The plaintiff alleges that advertisers knowingly disclose information that is sufficient to permit an ordinary person to identify a specific individual's video viewing behavior, all without the knowledge or consent of consumers who watch the advertiser's video.
The plaintiff opines that visitors to the Chick-fil-A website would be "shocked and appalled to know that Defendants secretly disclose to Facebook all of the key data regarding a visitor's viewing habits."
Chick-fil-A officials were not immediately available to comment on the lawsuit. The other five class action complaints follow the same formulation as the Chick-fil-A complaint. None of the cases is yet far enough along to know how the defendants will respond.
The Chick-fil-A website at issue contains several short (2- to 7-minute) animated films about a young girl named Sam.
The film currently on the homepage of the website is called The Snow Globe, and it tells the story of how Sam, after discovering the "whimsical wonderland" of Evergreen Hills, learns "of her own unique gifts - including the ability to see something special through an ordinary snow globe."

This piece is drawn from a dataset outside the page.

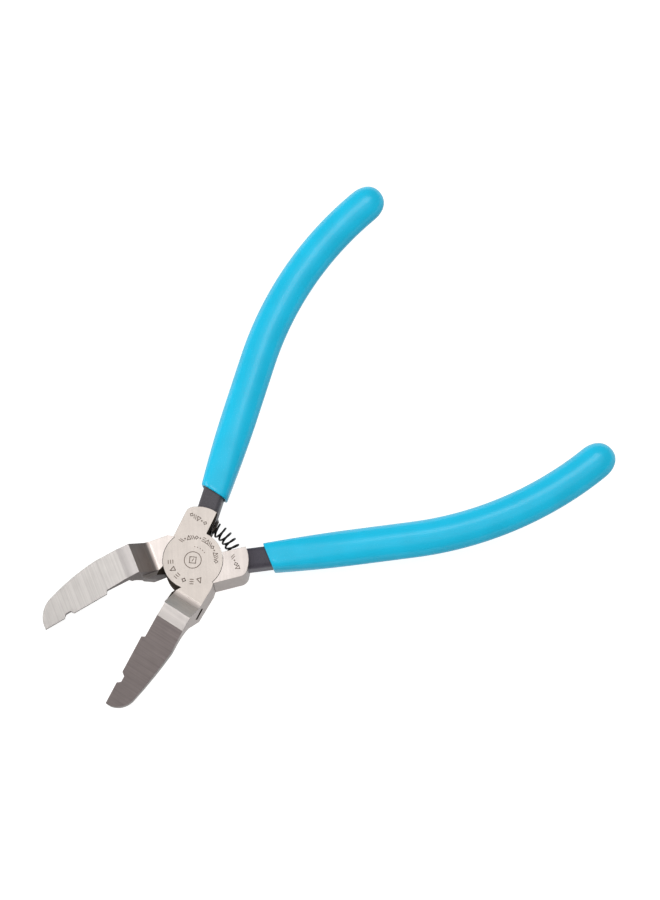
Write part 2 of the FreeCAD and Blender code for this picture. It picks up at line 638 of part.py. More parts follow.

In order to have "standing" to sue in federal court, a plaintiff must have a concrete injury from a defendant's conduct, so that he or she has "skin in the game."
The complaint, perhaps anticipating challenges to their client's standing, alleges that not only is their client a "customer" of Chick-fil-A but that he also watched one of the Evergreen Hills films on the website and thereby exposed his viewing preferences to Facebook.
He also claims to be a "consumer privacy advocate" and a "tester" who "works to ensure that companies abide by the privacy obligations imposed by federal law."
The complaint says that Carroll advances "important public interests at the risk of vile personal attacks" and, quoting a prior court opinion, says that he "should be 'praised rather than vilified.'"
Indeed, Carroll describes civil rights icon Rosa Parks as a tester when she refused to give up her seat in the white section on the Montgomery bus.
The complaint does not name Facebook as a defendant and it does not allege that Facebook violated the act.
Carroll's lawyer did not respond to a request for comment.